Na Nach Nachma Nachman Muman
Rabbi Yisroel Ber Odesser taught that simply reciting the name Na Nach Nachma Nachman Meuman can bring about salvation. He recommended that it be chanted by any person undergoing a dilemma or suffering. According to Odesser, reciting the name Na Nach Nachma Nachman Meuman has the power to keep sins away and bring a person closer to Hashem and true faith.
Pronouncing Na Nach
Na Nach Nachma Nachman Meuman contains the Hebrew letter Chet. There is no equivalent sound to the letter Chet in the English language. It is pronounced with a guttural KH sound as in German "ach" and can be read as Nah-nakh-nakhmah-nakhman-meh-oo-mahn.
- Na (One letter, Single: Nun) נ
- NaCH (Two letters, Double: Nun, Chet) נח
- NaCHMa (Three letters, Triple: Nun, Chet, Mem) נחמ
- NaCHMaN (Four letters, Quadrupled: Nun, Chet, Mem, Nun) נחמן
- Meuman (From Uman, Identifying the Nachman we are referring to.) מאומן
In the actual petek, Na Nach Nachma Nachman Muman is written with Nekudos. According to Rabbi Odesser, the nekudos on the phrase Na Nach Nachma Nachman Meuman have very significant meanings. Some Nanachs consider the phrase much holier when accompanied by Nekudos and will not bring it into the bathroom when it is printed in such a form.
Power of the Song
Nanachs believe very strongly in the power of the song Na Nach Nachma Nachman Meuman and have many tales to tell how it brought them personal salvation. There are also a number of stories circulating about miracles Rabbi Odesser performed through the use of this name.
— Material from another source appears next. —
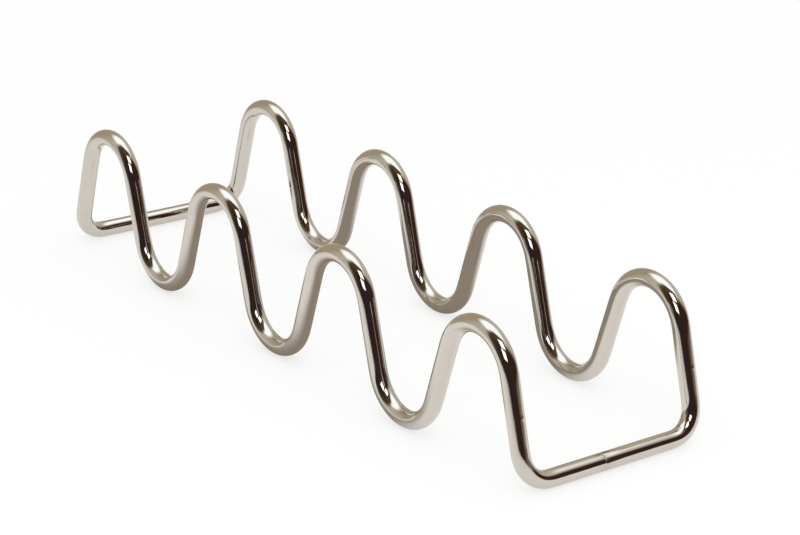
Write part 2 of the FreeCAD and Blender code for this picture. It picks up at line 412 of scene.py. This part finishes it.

Nanachs say the song has 10 letters that parallel the 10 types of song, 10 Sefitot and 10 sayings with which the world was created. It has four parts that parallel the 4 spiritual worlds, 4 spiritual base elements and the 4 parts of the Chariot.
Sources in Breslev
In general the song Na Nach Nachma Nachman Meuman and all its deeper meanings have been completly rejected by mainstream Breslev groups. Some of them even claim that using the phrase Na Nach Nachma Nachman Meuman is a disgrace to to Rebbe Nachman's name.
Letter from Rav Getzl
There is a letter from Rav Getzl, one of the main students of Rebbe Avraham ben Nachman where he mentions the possibility of formatting Rebbe Nachman's name in Rebua; Na Nach Nachma Nachman Muman. He then goes on to give a number of Gimatriyas aligning it with the Shir Hageula.
Elders of Breslov
According to Rabbi Odesser's testimony, the Petek was accepted by a number of the Breslev Elders. These include R' Shlomo Wexler, R' Naftali Cohen, R' Nason Bitlmacher, R' Shmuel Horowitz, R' Shmuel Mair Anshin, R' Yichiel Grunwald, R' Chaim Broyd Tevrvnivsky, R' Simcha Bunim Kalshiner, R' Tvi from Bardichev, R' Moshe Shmuel, R' Avraham Yackov Goldriche, R' Ben Tzion Apter, R' Alter Benzion, R' Yitzchock Isaac Zilberman, R' Mordichi Elazar Costintiner, R' Shmuel Shapiro, R' Aryeh Shapiro, and R' Mordichi Yiglink.
Letter from Shmuel Horowitz
There is a letter from R' Shmuel Horowitz to his student R' Yitzchok that is printed in the book Zeh Yinachamanu (Shir Chadash / Yitzchok Bezenson) where he confirms that Rebbe Nachman's name is the Shir Hageula and then goes on to expand on this concept.
There is a song published in the beginning of most Likutay Maharan's called the Shir Naim. This song was written by Rebbe Nachman himself. First letters of each sentence in the Shir Naim spell out the name Nachman ben Simcha. Towards the end of the song a number of the letters are doubled, tripled and quadrupled, in a way resembling but not exactly spelling out the phrase Na Nach Nachma Nachman. In the introduction to the song, Rebbe Nasson writes explicitly that Rebbe Nachman's name is listed in a Ribua format.
The Nanach Movement and Hafatza
During the last ten years of his life Rabbi Yisroel Ber Odesser gathered around him a group of followers that eventually became known as the Na Nach movement. Odesser strongly pushed the idea of Hafatza, a term used for distribution activities on the Petek and Rebbe Nachman's books. Many Nanachs dedicate their entire life to Hafatza. Spreading the song Na Nach Nachma Nachman Meuman is considered a very important goal by many Nanachs.
Nanachs are a relatively small group in Israel but have made their presence very noticeable. The song Na Nach Nachma Nachman Meuman can be found all over the country in the form of stickers, clothing, signs, and controversial Nanach graffiti. Na Nachs will often ride across Israeli cities in large vans covered with the phrase Nach Nachma Nachman Meuman, blasting loud techno music. Most Na Nachs wear large white kipas embroidered with the phrase Nach Nachma Nachman Muman. Nanach Kipas are also their number one selling product.
Another popular item amongst the group is the Nanach Kemea. A small amulet worn around the neck, the Nanach Kemea contains a copy of the Petek and the song Nach Nachma Nachman Meuman written on a piece of parchment.